Le ministère syrien de la Défense accuse pour sa part des «groupes hors-la-loi» d’avoir attaqué ses troupes à l’intérieur de la ville, ajoutant qu’elles «poursuivent leur riposte aux sources de tirs».

L’Observatoire syrien des droits de l’homme a indiqué que depuis le début des affrontements dimanche, 69 combattants druzes ont été tués, ainsi que 40 civils, dont 27 exécutés sommairement par des membres des ministères de la Défense et de l’Intérieur. Par ailleurs, 165 membres des forces gouvernementales et 18 combattants bédouins ont également été tués, ainsi que 10 agents des services de sécurité du gouvernement dans des frappes israéliennes.

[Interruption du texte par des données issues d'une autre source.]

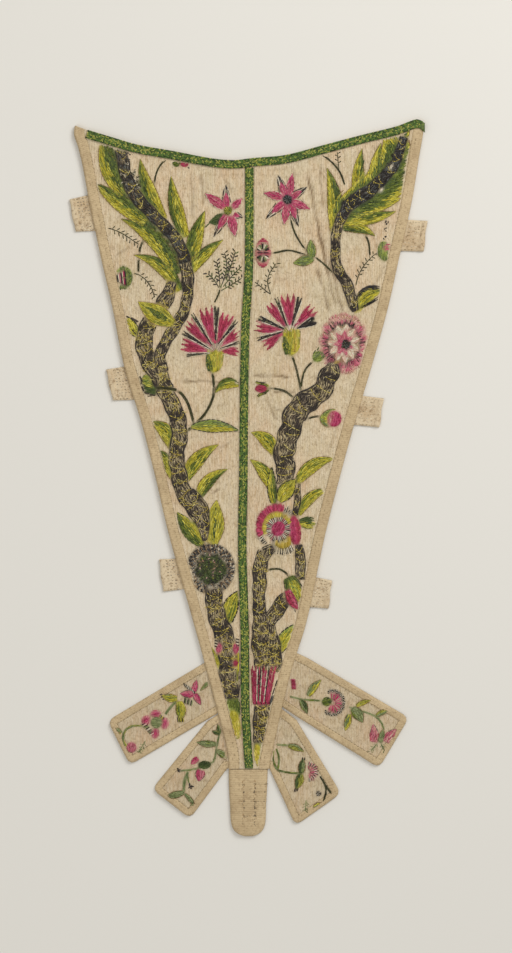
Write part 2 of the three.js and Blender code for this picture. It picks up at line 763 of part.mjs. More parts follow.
// ---------------------------------------------------------------- pin tabs
function pinTab({ corners }) {
  const [upperOut, lowerOut, upperIn, lowerIn] = corners;
  const length = Math.hypot(upperIn[0] - upperOut[0], upperIn[1] - upperOut[1]);
  const fold = PIN_FOLD_WIDTH / length;
  const shares = [0, fold * 0.5, fold, fold * 1.35, 0.45, 0.7, 1];
  const rows = shares.map((t) => {
    const a = [lerp(upperOut[0], upperIn[0], t), lerp(upperOut[1], upperIn[1], t)];
    const b = [lerp(lowerOut[0], lowerIn[0], t), lerp(lowerOut[1], lowerIn[1], t)];
    return Array.from({ length: 6 }, (_, c) => {
      const s = c / 5;
      const bow = t === 0 ? 0.35 * Math.sin(Math.PI * s * 2 + length) * Math.sin(Math.PI * s) : 0;
      return [lerp(a[0], b[0], s) + bow, lerp(a[1], b[1], s)];
    });
  });
  const mid = rows.map((row) => row.map(([x]) => x));
  const heights = new Map();
  rows.forEach((row, r) => {
    const z = r === 0 ? TAPE_FOLD - 0.35 : r <= 2 ? TAPE_FOLD : TUCK_HEIGHT;
    row.forEach(([x, y]) => heights.set(`${x}_${y}`, z));
  });
  return wall(rows, (x, y) => (mid.length ? heights.get(`${x}_${y}`) : TUCK_HEIGHT), () => 0);
}

// ---------------------------------------------------------------- assembly
const silk = new THREE.MeshStandardMaterial({ color: 0xcbb08a, roughness: 0.75 });
const ribbon = new THREE.MeshStandardMaterial({ color: 0xbda37c, roughness: 0.7 });
const braid = new THREE.MeshStandardMaterial({ color: 0x66733a, roughness: 0.8 });
const tape = new THREE.MeshStandardMaterial({ color: 0xc8ad86, roughness: 0.9 });

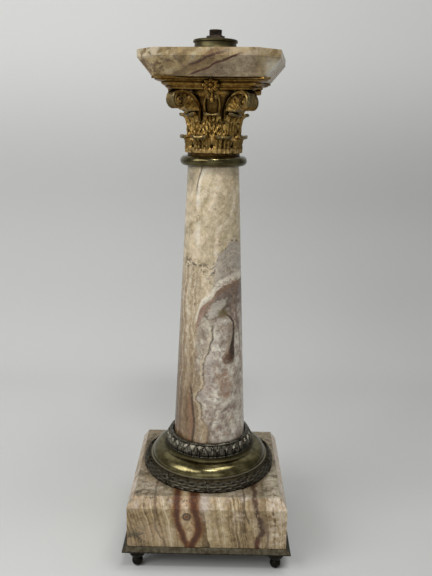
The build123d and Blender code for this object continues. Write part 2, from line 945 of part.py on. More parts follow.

Les tensions entre Bédouins et Druzes remontent à plusieurs décennies. Selon l’OSDH, la récente flambée de violence a été déclenchée par l’enlèvement d’un marchand de légumes druze, entraînant des enlèvements en représailles.

Depuis la chute d’Assad en décembre, les autorités islamistes sont régulièrement accusées de bafouer les droits des minorités religieuses et ethniques.

Les États-Unis, alliés proches d’Israël, ont appelé toutes les parties à «faire marche arrière et à s’engager dans un dialogue significatif en vue d’un cessez-le-feu durable» à Soueida.

L’envoyé spécial américain pour la Syrie, Tom Barrack, a ajouté sur X que «les responsables doivent être traduits en justice».

La France a déclaré que «les exactions contre les civils, que nous condamnons avec la plus grande fermeté, doivent cesser», tandis que l’Union européenne a exhorté «tous les acteurs extérieurs» à «respecter pleinement la souveraineté de la Syrie».